The problem:
Every line below should be repeated exactly.

*** Collected material ***

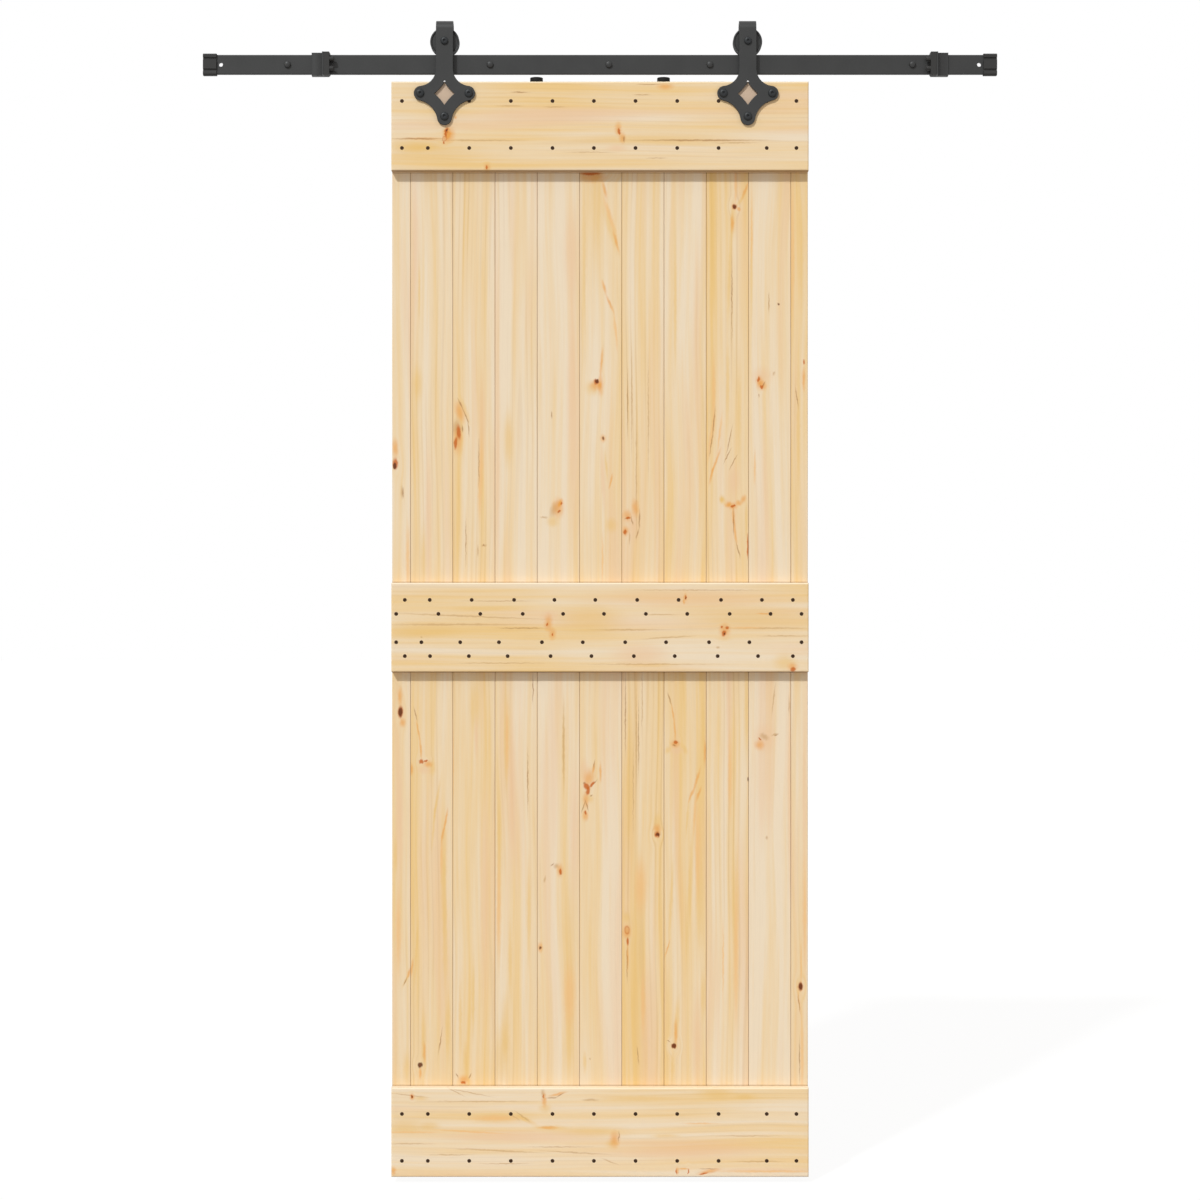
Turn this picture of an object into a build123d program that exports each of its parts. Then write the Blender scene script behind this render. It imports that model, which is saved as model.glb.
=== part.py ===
"""A sliding plank door on a flat-bar track.

One leaf of upright tongue-and-groove boards, held by three ledges, hangs from two star-plate
hangers. Their grooved wheels roll on a steel bar that spacers hold off the wall.

Frame: X runs along the rail, Y into the wall and Z up. The origin is on the wall's face, at the
middle of the rail's length and height. All sizes are in millimetres.
"""

import os
from math import sqrt

from build123d import *

# Rail
rail_length = 1520.0
rail_height = 38.0
rail_thickness = 6.0
rail_edge_radius = 2.0
wall_gap = 35.0
outer_bolt_inset = 160.0
inner_bolt_place = 211.0
middle_bolt_place = 17.0
end_hole_inset = 32.0
end_hole_diameter = 8.0

# Bolts and spacers that carry the rail
bolt_shank_diameter = 8.0
bolt_head_diameter = 13.0
bolt_head_height = 5.0
bolt_in_wall = 45.0
bolt_clearance = 0.3
spacer_diameter = 20.0
spacer_play = 1.0

# Leaf
leaf_width = 800.0
leaf_height = 2100.0
leaf_gap = 15.0
board_count = 9
left_strip_width = 35.4
right_strip_width = 32.8
board_thickness = 20.0
seam_chamfer = 1.0
tongue_thickness = 6.0
tongue_length = 6.0
tongue_play = 0.25

# Ledges, across the face of the boards
ledge_height = 171.0
ledge_thickness = 20.0
ledge_edge_radius = 3.0
middle_ledge_rise = 3.6

# Wood screws: how far each lies right of its board's middle, as they were driven
wood_head_diameter = 7.0
wood_head_depth = 3.0
wood_shank_diameter = 3.5
wood_screw_length = 35.0
outer_row_inset = 37.7
inner_row_inset = 127.8
bottom_outer_row_inset = 31.2
bottom_inner_row_inset = 121.1
edge_row_shift = (-6.0, -8.0, -9.5, -11.0, -13.0, -14.5, -16.0, -18.0, -7.0)
left_strip_screw_shift = 2.7
right_strip_screw_shift = -7.2
upper_pair_shift = (6.0, 5.0, 5.0, 1.0, -2.0, -3.0, -5.0, -5.0, -8.0)
lower_pair_shift = (-10.0, -17.0, -24.0, -23.0, -26.0, -26.0, -29.0, -28.0, -32.0)
right_strip_pair_shift = -5.7
pair_half_spacing = 8.3
upper_pair_rows = (52.6, 25.8)
lower_pair_rows = (-28.5, -55.1)

# Hanger strap and star plate. A shift is how far a hanger lies right of the seam beneath it.
left_hanger_shift = -14.6
right_hanger_shift = -2.7
strap_width = 32.6
strap_thickness = 5.0
strap_gap = 24.0
strap_headroom = 8.2
side_lobe_place = (44.8, -23.5)
side_lobe_radius = 13.9
bottom_lobe_drop = 70.2
bottom_lobe_radius = 14.2
upper_hollow_radius = 33.5
lower_hollow_radius = 43.2
window_middle_drop = 24.2
window_half_width = 19.5
window_half_height = 21.8
window_side_sag = 1.2
peep_hole_drop = 0.8
peep_hole_diameter = 4.4

# Plate screws
plate_screw_diameter = 6.3
plate_screw_length = 37.0
plate_head_diameter = 16.0
plate_head_height = 4.0
side_screw_place = (46.6, -23.5)
bottom_screw_drop = 67.7

# Wheel
wheel_root_radius = 23.5
wheel_flange_depth = 4.5
wheel_side_gap = 3.0
groove_play = 0.5
rolling_gap = 0.2

# Bearing, axle bolt and nut
bearing_diameter = 22.0
bearing_width = 7.0
bearing_ring_wall = 2.0
bearing_seal_gap = 0.3
axle_diameter = 8.0
axle_play = 0.05
axle_head_diameter = 14.8
axle_head_height = 4.5
axle_tail = 2.0
nut_flats = 13.0
nut_height = 6.5

# Flat sides that stand for a circle on small fasteners, which are many
head_sides = 12
shank_sides = 8

# Stops
left_stop_inset = 241.7
right_stop_inset = 126.6
clip_width = 21.0
clip_thickness = 3.0
clip_play = 0.15
clip_lip = 10.0
clip_reach = 11.0
buffer_width = 11.0
buffer_chamfer = 2.5
nub_diameter = 9.0
nub_length = 9.0
nub_spacing = 18.0
set_screw_diameter = 6.0
set_screw_length = 6.0

# End caps
cap_length = 26.0
cap_end_wall = 2.0
cap_side_wall = 1.8
cap_front_wall = 4.0
cap_corner = 2.5
cap_groove_width = 4.4
cap_groove_depth = 2.2
cap_groove_place = 10.9
cap_play = 0.1

# Anti-jump discs on the leaf's top edge
disc_diameter = 24.5
disc_height = 8.7
disc_place = 122.0
disc_setback = 0.5
disc_screw_diameter = 4.5
disc_screw_head = 9.0
disc_screw_head_depth = 3.0
disc_screw_play = 0.3
disc_screw_length = 40.0

# Places that follow from the sizes above
rail_half = rail_length / 2
rail_top = rail_height / 2
rail_back = -wall_gap
rail_front = rail_back - rail_thickness
rail_middle = rail_back - rail_thickness / 2
strap_back = rail_middle - strap_gap / 2
strap_front = strap_back - strap_thickness
ledge_front = strap_back
board_front = ledge_front + ledge_thickness
board_back = board_front + board_thickness
leaf_top = -rail_top - leaf_gap
leaf_bottom = leaf_top - leaf_height
leaf_left = -leaf_width / 2
leaf_right = leaf_width / 2
board_cover = (leaf_width - left_strip_width - right_strip_width) / board_count
first_seam = leaf_left + left_strip_width
last_seam = leaf_right - right_strip_width
middle_ledge_middle = leaf_bottom + leaf_height / 2 + middle_ledge_rise
flange_radius = wheel_root_radius + wheel_flange_depth
wheel_height = rail_top + wheel_root_radius + rolling_gap
bend_height = wheel_height + flange_radius + strap_headroom - strap_gap / 2
bore_radius = axle_diameter / 2 + axle_play
inner_ring_radius = bore_radius + bearing_ring_wall
disc_middle = ledge_front + disc_setback + disc_diameter / 2
hangers = {
    "left": first_seam + board_cover + left_hanger_shift,
    "right": last_seam - board_cover + right_hanger_shift,
}
rail_bolt_places = [
    -rail_half + outer_bolt_inset,
    -inner_bolt_place,
    middle_bolt_place,
    inner_bolt_place,
    rail_half - outer_bolt_inset,
]

os.makedirs("parts", exist_ok=True)


def save(builder, name):
    """Label a finished piece and write its STEP file."""
    builder.part.label = name
    export_step(builder.part, f"parts/{name}.step")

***

Reply:
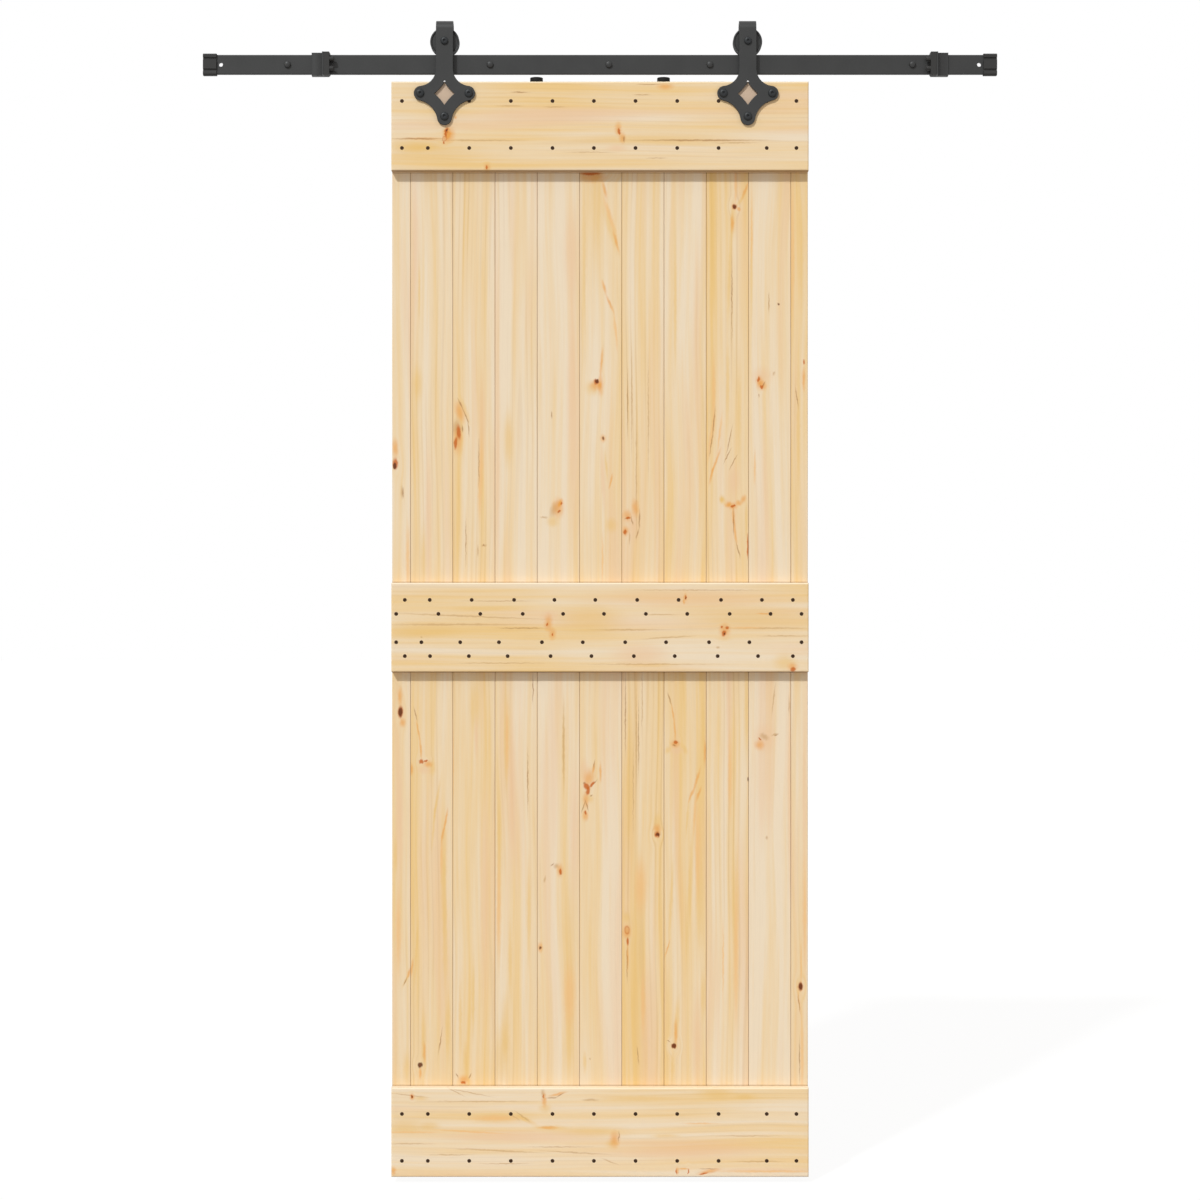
Turn this picture of an object into a build123d program that exports each of its parts. Then write the Blender scene script behind this render. It imports that model, which is saved as model.glb.
=== part.py ===
"""A sliding plank door on a flat-bar track.

One leaf of upright tongue-and-groove boards, held by three ledges, hangs from two star-plate
hangers. Their grooved wheels roll on a steel bar that spacers hold off the wall.

Frame: X runs along the rail, Y into the wall and Z up. The origin is on the wall's face, at the
middle of the rail's length and height. All sizes are in millimetres.
"""

import os
from math import sqrt

from build123d import *

# Rail
rail_length = 1520.0
rail_height = 38.0
rail_thickness = 6.0
rail_edge_radius = 2.0
wall_gap = 35.0
outer_bolt_inset = 160.0
inner_bolt_place = 211.0
middle_bolt_place = 17.0
end_hole_inset = 32.0
end_hole_diameter = 8.0

# Bolts and spacers that carry the rail
bolt_shank_diameter = 8.0
bolt_head_diameter = 13.0
bolt_head_height = 5.0
bolt_in_wall = 45.0
bolt_clearance = 0.3
spacer_diameter = 20.0
spacer_play = 1.0

# Leaf
leaf_width = 800.0
leaf_height = 2100.0
leaf_gap = 15.0
board_count = 9
left_strip_width = 35.4
right_strip_width = 32.8
board_thickness = 20.0
seam_chamfer = 1.0
tongue_thickness = 6.0
tongue_length = 6.0
tongue_play = 0.25

# Ledges, across the face of the boards
ledge_height = 171.0
ledge_thickness = 20.0
ledge_edge_radius = 3.0
middle_ledge_rise = 3.6

# Wood screws: how far each lies right of its board's middle, as they were driven
wood_head_diameter = 7.0
wood_head_depth = 3.0
wood_shank_diameter = 3.5
wood_screw_length = 35.0
outer_row_inset = 37.7
inner_row_inset = 127.8
bottom_outer_row_inset = 31.2
bottom_inner_row_inset = 121.1
edge_row_shift = (-6.0, -8.0, -9.5, -11.0, -13.0, -14.5, -16.0, -18.0, -7.0)
left_strip_screw_shift = 2.7
right_strip_screw_shift = -7.2
upper_pair_shift = (6.0, 5.0, 5.0, 1.0, -2.0, -3.0, -5.0, -5.0, -8.0)
lower_pair_shift = (-10.0, -17.0, -24.0, -23.0, -26.0, -26.0, -29.0, -28.0, -32.0)
right_strip_pair_shift = -5.7
pair_half_spacing = 8.3
upper_pair_rows = (52.6, 25.8)
lower_pair_rows = (-28.5, -55.1)

# Hanger strap and star plate. A shift is how far a hanger lies right of the seam beneath it.
left_hanger_shift = -14.6
right_hanger_shift = -2.7
strap_width = 32.6
strap_thickness = 5.0
strap_gap = 24.0
strap_headroom = 8.2
side_lobe_place = (44.8, -23.5)
side_lobe_radius = 13.9
bottom_lobe_drop = 70.2
bottom_lobe_radius = 14.2
upper_hollow_radius = 33.5
lower_hollow_radius = 43.2
window_middle_drop = 24.2
window_half_width = 19.5
window_half_height = 21.8
window_side_sag = 1.2
peep_hole_drop = 0.8
peep_hole_diameter = 4.4

# Plate screws
plate_screw_diameter = 6.3
plate_screw_length = 37.0
plate_head_diameter = 16.0
plate_head_height = 4.0
side_screw_place = (46.6, -23.5)
bottom_screw_drop = 67.7

# Wheel
wheel_root_radius = 23.5
wheel_flange_depth = 4.5
wheel_side_gap = 3.0
groove_play = 0.5
rolling_gap = 0.2

# Bearing, axle bolt and nut
bearing_diameter = 22.0
bearing_width = 7.0
bearing_ring_wall = 2.0
bearing_seal_gap = 0.3
axle_diameter = 8.0
axle_play = 0.05
axle_head_diameter = 14.8
axle_head_height = 4.5
axle_tail = 2.0
nut_flats = 13.0
nut_height = 6.5

# Flat sides that stand for a circle on small fasteners, which are many
head_sides = 12
shank_sides = 8

# Stops
left_stop_inset = 241.7
right_stop_inset = 126.6
clip_width = 21.0
clip_thickness = 3.0
clip_play = 0.15
clip_lip = 10.0
clip_reach = 11.0
buffer_width = 11.0
buffer_chamfer = 2.5
nub_diameter = 9.0
nub_length = 9.0
nub_spacing = 18.0
set_screw_diameter = 6.0
set_screw_length = 6.0

# End caps
cap_length = 26.0
cap_end_wall = 2.0
cap_side_wall = 1.8
cap_front_wall = 4.0
cap_corner = 2.5
cap_groove_width = 4.4
cap_groove_depth = 2.2
cap_groove_place = 10.9
cap_play = 0.1

# Anti-jump discs on the leaf's top edge
disc_diameter = 24.5
disc_height = 8.7
disc_place = 122.0
disc_setback = 0.5
disc_screw_diameter = 4.5
disc_screw_head = 9.0
disc_screw_head_depth = 3.0
disc_screw_play = 0.3
disc_screw_length = 40.0

# Places that follow from the sizes above
rail_half = rail_length / 2
rail_top = rail_height / 2
rail_back = -wall_gap
rail_front = rail_back - rail_thickness
rail_middle = rail_back - rail_thickness / 2
strap_back = rail_middle - strap_gap / 2
strap_front = strap_back - strap_thickness
ledge_front = strap_back
board_front = ledge_front + ledge_thickness
board_back = board_front + board_thickness
leaf_top = -rail_top - leaf_gap
leaf_bottom = leaf_top - leaf_height
leaf_left = -leaf_width / 2
leaf_right = leaf_width / 2
board_cover = (leaf_width - left_strip_width - right_strip_width) / board_count
first_seam = leaf_left + left_strip_width
last_seam = leaf_right - right_strip_width
middle_ledge_middle = leaf_bottom + leaf_height / 2 + middle_ledge_rise
flange_radius = wheel_root_radius + wheel_flange_depth
wheel_height = rail_top + wheel_root_radius + rolling_gap
bend_height = wheel_height + flange_radius + strap_headroom - strap_gap / 2
bore_radius = axle_diameter / 2 + axle_play
inner_ring_radius = bore_radius + bearing_ring_wall
disc_middle = ledge_front + disc_setback + disc_diameter / 2
hangers = {
    "left": first_seam + board_cover + left_hanger_shift,
    "right": last_seam - board_cover + right_hanger_shift,
}
rail_bolt_places = [
    -rail_half + outer_bolt_inset,
    -inner_bolt_place,
    middle_bolt_place,
    inner_bolt_place,
    rail_half - outer_bolt_inset,
]

os.makedirs("parts", exist_ok=True)


def save(builder, name):
    """Label a finished piece and write its STEP file."""
    builder.part.label = name
    export_step(builder.part, f"parts/{name}.step")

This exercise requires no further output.